After working in Afghanistan for 20 years, MSF recently had five of our staff members there murdered, and we had to pull out. Those who killed our colleagues were, of course, fully to blame: it wasn’t any blurring of the lines that was responsible for these killings. But they did occur against this backdrop. The association of aid with broader politico-military goals has heightened the likelihood that we will become targets and will be attacked. In Afghanistan, dozens of aid workers have been killed. The murder of aid workers has become a political strategy for some factions as a way of scoring points against the international forces deployed there and against the government in Kabul.

From the perspective of a humanitarian organization like MSF, dialogue with all military actors remains essential. But it must be based on the fundamental recognition that humanitarian action and military action have different purposes and different objectives. Separation and independence are crucial.

Nicolas de Torrente is Executive Director of Médecins Sans Frontières in the United States, a position he has held since 2001. He previously worked for the organization in numerous posts in Africa and Asia.
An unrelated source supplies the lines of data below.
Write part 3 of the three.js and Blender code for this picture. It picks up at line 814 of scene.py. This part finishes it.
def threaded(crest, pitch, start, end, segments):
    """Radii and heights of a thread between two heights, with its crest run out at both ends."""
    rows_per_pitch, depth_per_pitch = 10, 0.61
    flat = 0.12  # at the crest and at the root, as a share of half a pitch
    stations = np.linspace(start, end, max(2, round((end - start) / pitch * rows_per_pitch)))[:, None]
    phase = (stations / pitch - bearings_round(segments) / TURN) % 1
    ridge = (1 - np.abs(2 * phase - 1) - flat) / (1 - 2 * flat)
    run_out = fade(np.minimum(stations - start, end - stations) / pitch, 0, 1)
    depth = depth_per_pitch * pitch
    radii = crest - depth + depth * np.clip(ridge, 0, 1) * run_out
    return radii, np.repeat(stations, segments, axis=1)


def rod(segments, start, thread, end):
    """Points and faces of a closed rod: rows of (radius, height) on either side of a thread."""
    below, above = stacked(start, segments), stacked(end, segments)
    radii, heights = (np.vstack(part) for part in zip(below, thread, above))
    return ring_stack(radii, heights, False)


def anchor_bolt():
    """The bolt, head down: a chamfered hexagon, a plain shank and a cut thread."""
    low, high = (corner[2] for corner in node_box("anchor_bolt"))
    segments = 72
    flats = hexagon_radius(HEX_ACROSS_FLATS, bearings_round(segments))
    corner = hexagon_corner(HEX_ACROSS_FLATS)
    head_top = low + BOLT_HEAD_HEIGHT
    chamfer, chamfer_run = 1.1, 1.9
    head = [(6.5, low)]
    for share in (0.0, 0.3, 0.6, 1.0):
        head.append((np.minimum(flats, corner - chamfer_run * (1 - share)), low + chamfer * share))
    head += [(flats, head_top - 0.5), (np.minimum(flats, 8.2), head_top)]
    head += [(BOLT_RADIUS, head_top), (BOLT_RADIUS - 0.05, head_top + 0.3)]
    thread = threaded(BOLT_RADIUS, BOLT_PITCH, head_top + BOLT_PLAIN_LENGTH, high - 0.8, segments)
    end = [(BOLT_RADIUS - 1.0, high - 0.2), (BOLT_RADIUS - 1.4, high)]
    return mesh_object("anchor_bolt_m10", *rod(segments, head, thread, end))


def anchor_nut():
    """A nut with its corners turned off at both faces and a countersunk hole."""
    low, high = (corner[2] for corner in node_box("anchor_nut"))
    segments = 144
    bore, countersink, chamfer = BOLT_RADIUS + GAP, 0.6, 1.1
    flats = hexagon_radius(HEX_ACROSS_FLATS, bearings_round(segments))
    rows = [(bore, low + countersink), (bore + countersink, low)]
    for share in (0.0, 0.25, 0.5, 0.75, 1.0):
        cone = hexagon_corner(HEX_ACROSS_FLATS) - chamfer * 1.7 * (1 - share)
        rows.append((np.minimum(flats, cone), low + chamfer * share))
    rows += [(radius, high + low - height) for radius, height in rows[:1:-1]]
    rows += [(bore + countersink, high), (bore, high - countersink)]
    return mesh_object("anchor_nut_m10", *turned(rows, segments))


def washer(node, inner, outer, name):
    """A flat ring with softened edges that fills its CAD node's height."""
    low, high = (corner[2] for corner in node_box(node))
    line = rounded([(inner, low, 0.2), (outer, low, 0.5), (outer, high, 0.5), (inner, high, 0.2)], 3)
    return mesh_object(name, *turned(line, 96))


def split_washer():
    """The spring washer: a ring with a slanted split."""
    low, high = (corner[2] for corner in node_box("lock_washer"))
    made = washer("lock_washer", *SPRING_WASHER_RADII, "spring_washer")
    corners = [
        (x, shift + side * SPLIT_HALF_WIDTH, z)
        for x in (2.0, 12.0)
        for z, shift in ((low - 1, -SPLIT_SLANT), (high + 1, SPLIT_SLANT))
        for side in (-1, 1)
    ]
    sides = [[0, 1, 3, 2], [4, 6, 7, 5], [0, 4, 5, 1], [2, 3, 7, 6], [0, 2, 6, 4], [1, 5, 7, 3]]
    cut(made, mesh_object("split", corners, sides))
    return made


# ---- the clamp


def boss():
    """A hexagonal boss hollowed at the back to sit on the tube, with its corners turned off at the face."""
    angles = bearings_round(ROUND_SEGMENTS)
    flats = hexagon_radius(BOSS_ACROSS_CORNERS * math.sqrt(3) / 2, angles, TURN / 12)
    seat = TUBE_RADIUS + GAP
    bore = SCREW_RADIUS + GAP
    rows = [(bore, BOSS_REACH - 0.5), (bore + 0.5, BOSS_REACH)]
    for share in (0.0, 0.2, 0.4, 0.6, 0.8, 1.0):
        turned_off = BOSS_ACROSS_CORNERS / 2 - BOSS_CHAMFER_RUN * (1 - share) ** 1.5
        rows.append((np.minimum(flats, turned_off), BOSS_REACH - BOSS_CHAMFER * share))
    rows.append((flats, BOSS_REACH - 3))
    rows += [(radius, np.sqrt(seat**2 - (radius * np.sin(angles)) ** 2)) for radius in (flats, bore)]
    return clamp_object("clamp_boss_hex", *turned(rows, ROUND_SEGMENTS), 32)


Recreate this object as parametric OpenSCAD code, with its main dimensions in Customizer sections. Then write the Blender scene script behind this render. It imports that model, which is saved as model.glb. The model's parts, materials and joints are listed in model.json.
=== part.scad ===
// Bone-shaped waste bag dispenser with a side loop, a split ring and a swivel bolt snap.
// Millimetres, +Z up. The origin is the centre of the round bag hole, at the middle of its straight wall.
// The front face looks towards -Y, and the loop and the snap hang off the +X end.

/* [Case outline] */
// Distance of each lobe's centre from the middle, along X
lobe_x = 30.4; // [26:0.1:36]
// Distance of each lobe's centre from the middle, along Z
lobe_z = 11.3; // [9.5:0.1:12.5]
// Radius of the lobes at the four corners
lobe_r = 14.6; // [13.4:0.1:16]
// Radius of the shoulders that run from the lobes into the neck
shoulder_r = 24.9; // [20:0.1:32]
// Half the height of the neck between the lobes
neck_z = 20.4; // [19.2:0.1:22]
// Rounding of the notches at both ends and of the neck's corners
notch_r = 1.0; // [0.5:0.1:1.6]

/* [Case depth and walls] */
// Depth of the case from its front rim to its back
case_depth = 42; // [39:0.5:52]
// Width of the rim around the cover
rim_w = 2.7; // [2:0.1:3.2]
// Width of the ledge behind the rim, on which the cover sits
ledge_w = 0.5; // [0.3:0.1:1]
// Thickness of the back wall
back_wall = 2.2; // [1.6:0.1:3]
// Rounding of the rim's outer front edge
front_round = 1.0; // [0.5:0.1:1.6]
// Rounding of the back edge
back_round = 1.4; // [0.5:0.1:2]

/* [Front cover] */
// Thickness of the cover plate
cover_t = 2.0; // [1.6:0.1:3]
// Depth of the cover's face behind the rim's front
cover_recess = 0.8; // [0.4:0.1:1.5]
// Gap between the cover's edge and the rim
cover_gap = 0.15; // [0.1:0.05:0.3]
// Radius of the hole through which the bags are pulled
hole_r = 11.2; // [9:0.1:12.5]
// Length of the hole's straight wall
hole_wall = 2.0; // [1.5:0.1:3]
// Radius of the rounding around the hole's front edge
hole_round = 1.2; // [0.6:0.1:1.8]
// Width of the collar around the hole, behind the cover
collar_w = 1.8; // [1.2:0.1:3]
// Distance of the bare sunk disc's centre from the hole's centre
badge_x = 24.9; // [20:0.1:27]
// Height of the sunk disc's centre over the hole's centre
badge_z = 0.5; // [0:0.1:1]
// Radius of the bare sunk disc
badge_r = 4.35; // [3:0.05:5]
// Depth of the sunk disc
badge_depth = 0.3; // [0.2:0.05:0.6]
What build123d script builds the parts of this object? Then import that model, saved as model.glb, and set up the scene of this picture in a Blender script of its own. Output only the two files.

This article is based on remarks made at a conference organized by The European Institute.



The changed nature of war requires reassessments of strategies for peace. Humanitarian interventions, with or without peacekeeping or other forces, are figuring ever more prominently in such strategies today. In this connection, voluntary organizations (NGOs) are finding ever more important parts to play. But the politicization of aid work, with some voluntary organizations integrating ever more closely with governments, is creating new problems. Situations may easily arise in which motives are unclear and the allocation of functions can be questioned.

— From the citation speech awarding the Nobel Peace Prize in 1999 to Médecins Sans Frontières

Médecins Sans Frontières (MSF) – also known as “Doctors Without Borders’’ – is an international humanitarian aid organization providing emergency medical aid in more than 80 countries. It was founded by a group of French doctors during the Biafra conflict in the late 1960s. In their service they had found it difficult to remain silent and neutral in the civil war as required by Red Cross statutes. As part of their creed – sometimes described as “turbulent humanitarianism’’ – these volunteers vowed not only to help all victims but also to tell the world about violations of human rights in order to raise consciousness about the full circumstances of the plight of populations they are helping.


This article was published in European Affairs: Volume number 7, Issue number 1-2 in the Spring/Summer of 2006.